**Task to complete**
Return only what lies between the first line of the entries and the line containing "stamped: bool = False", both lines included.

-- -- --

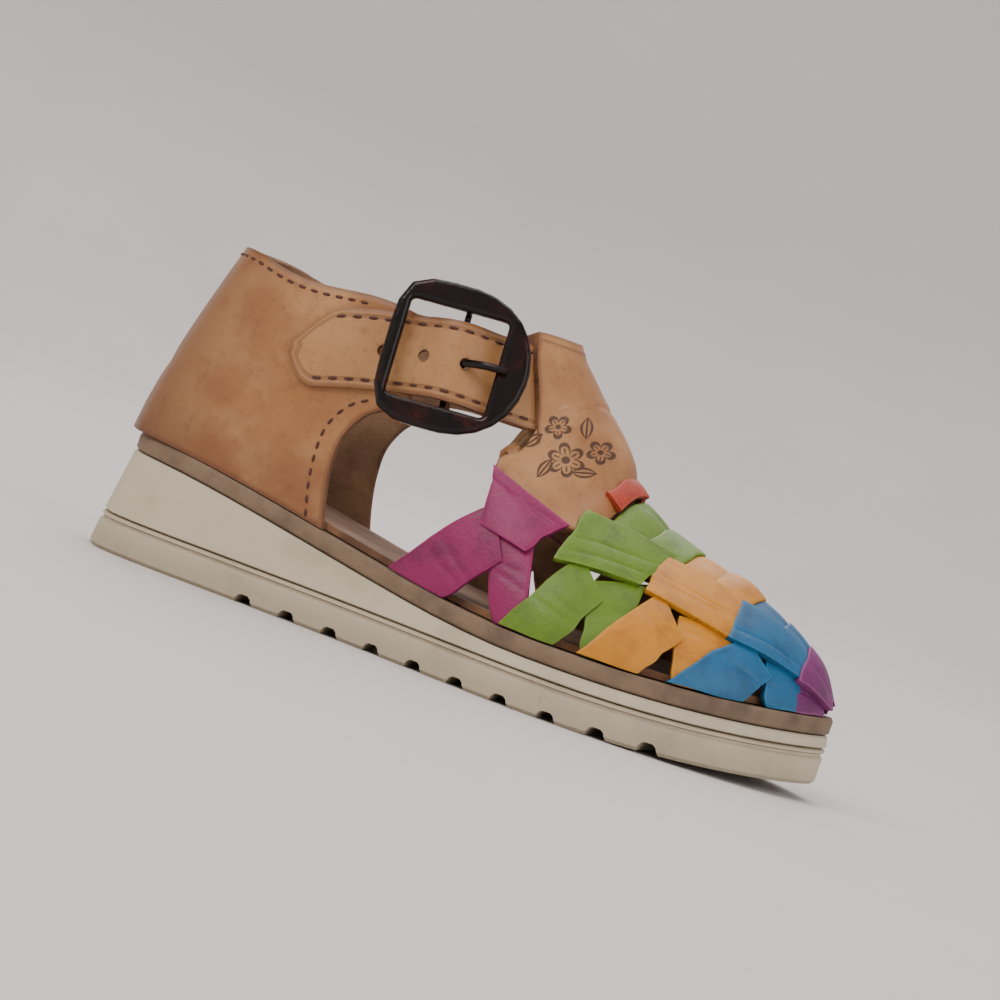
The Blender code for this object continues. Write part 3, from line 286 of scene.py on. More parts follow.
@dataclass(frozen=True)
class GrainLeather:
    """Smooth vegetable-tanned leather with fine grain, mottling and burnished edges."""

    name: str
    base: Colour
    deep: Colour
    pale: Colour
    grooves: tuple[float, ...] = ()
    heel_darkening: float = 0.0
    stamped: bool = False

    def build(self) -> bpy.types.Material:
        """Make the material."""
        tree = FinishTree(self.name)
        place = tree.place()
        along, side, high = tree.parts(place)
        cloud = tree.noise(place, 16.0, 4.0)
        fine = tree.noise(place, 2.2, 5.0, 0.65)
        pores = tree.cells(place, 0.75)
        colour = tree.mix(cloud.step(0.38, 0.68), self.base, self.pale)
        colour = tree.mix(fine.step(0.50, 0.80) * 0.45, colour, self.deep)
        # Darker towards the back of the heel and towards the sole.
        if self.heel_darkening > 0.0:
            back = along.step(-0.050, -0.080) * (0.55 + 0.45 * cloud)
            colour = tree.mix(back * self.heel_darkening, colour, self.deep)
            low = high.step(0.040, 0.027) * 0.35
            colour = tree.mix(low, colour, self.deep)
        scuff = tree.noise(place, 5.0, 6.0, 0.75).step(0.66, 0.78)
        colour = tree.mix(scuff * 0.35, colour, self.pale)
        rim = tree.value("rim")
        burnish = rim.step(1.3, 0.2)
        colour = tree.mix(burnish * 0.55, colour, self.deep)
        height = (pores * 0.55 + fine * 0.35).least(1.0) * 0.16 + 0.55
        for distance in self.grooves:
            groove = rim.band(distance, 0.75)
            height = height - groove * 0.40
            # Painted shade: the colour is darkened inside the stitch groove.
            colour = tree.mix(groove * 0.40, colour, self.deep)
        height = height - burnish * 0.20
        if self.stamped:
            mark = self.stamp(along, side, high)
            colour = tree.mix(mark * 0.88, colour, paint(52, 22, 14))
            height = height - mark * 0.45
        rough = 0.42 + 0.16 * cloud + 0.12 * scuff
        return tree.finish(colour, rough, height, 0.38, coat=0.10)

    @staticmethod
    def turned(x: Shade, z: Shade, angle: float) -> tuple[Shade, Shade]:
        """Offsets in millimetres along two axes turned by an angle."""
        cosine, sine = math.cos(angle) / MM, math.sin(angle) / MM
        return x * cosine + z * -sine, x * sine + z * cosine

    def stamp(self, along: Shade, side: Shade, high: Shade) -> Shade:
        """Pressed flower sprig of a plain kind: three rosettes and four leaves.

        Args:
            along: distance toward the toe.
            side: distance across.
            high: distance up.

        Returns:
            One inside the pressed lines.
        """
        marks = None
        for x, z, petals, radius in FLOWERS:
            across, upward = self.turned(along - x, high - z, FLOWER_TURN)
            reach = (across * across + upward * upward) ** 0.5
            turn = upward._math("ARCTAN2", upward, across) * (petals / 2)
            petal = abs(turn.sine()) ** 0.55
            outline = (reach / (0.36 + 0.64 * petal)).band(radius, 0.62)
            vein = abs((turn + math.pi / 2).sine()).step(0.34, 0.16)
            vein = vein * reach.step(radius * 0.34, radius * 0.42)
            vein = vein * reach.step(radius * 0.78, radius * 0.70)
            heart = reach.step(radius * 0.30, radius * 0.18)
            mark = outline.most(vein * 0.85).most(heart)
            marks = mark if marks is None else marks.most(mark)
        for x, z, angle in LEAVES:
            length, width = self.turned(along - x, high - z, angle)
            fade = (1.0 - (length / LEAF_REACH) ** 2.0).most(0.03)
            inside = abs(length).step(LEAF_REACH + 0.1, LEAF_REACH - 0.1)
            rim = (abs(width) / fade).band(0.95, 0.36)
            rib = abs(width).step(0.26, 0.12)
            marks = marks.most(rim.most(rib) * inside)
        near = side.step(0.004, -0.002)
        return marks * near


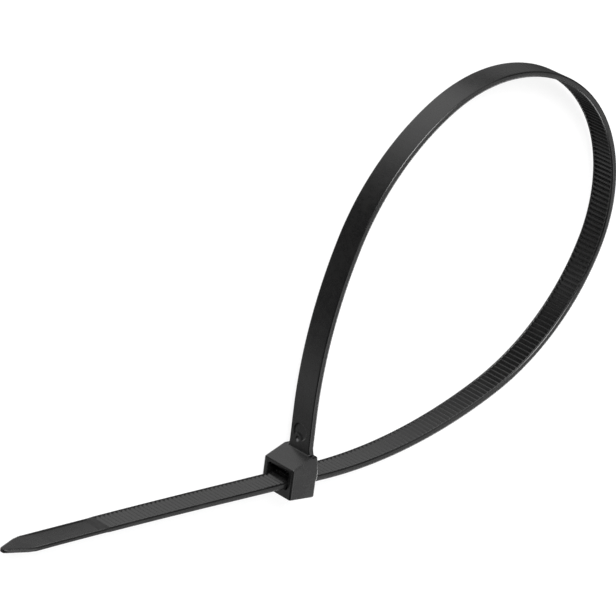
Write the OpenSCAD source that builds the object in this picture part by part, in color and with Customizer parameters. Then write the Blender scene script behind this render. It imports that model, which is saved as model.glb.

-- -- --

**The solution**
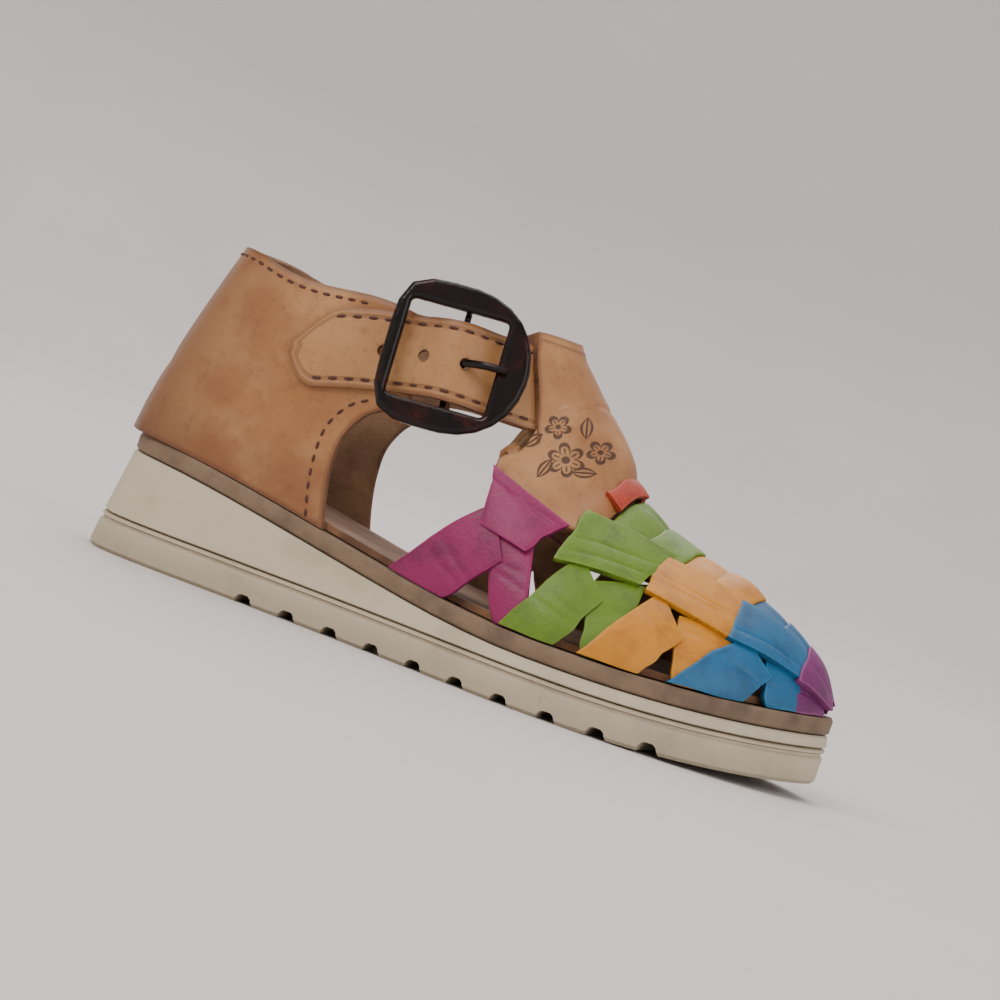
The Blender code for this object continues. Write part 3, from line 286 of scene.py on. More parts follow.
@dataclass(frozen=True)
class GrainLeather:
    """Smooth vegetable-tanned leather with fine grain, mottling and burnished edges."""

    name: str
    base: Colour
    deep: Colour
    pale: Colour
    grooves: tuple[float, ...] = ()
    heel_darkening: float = 0.0
    stamped: bool = False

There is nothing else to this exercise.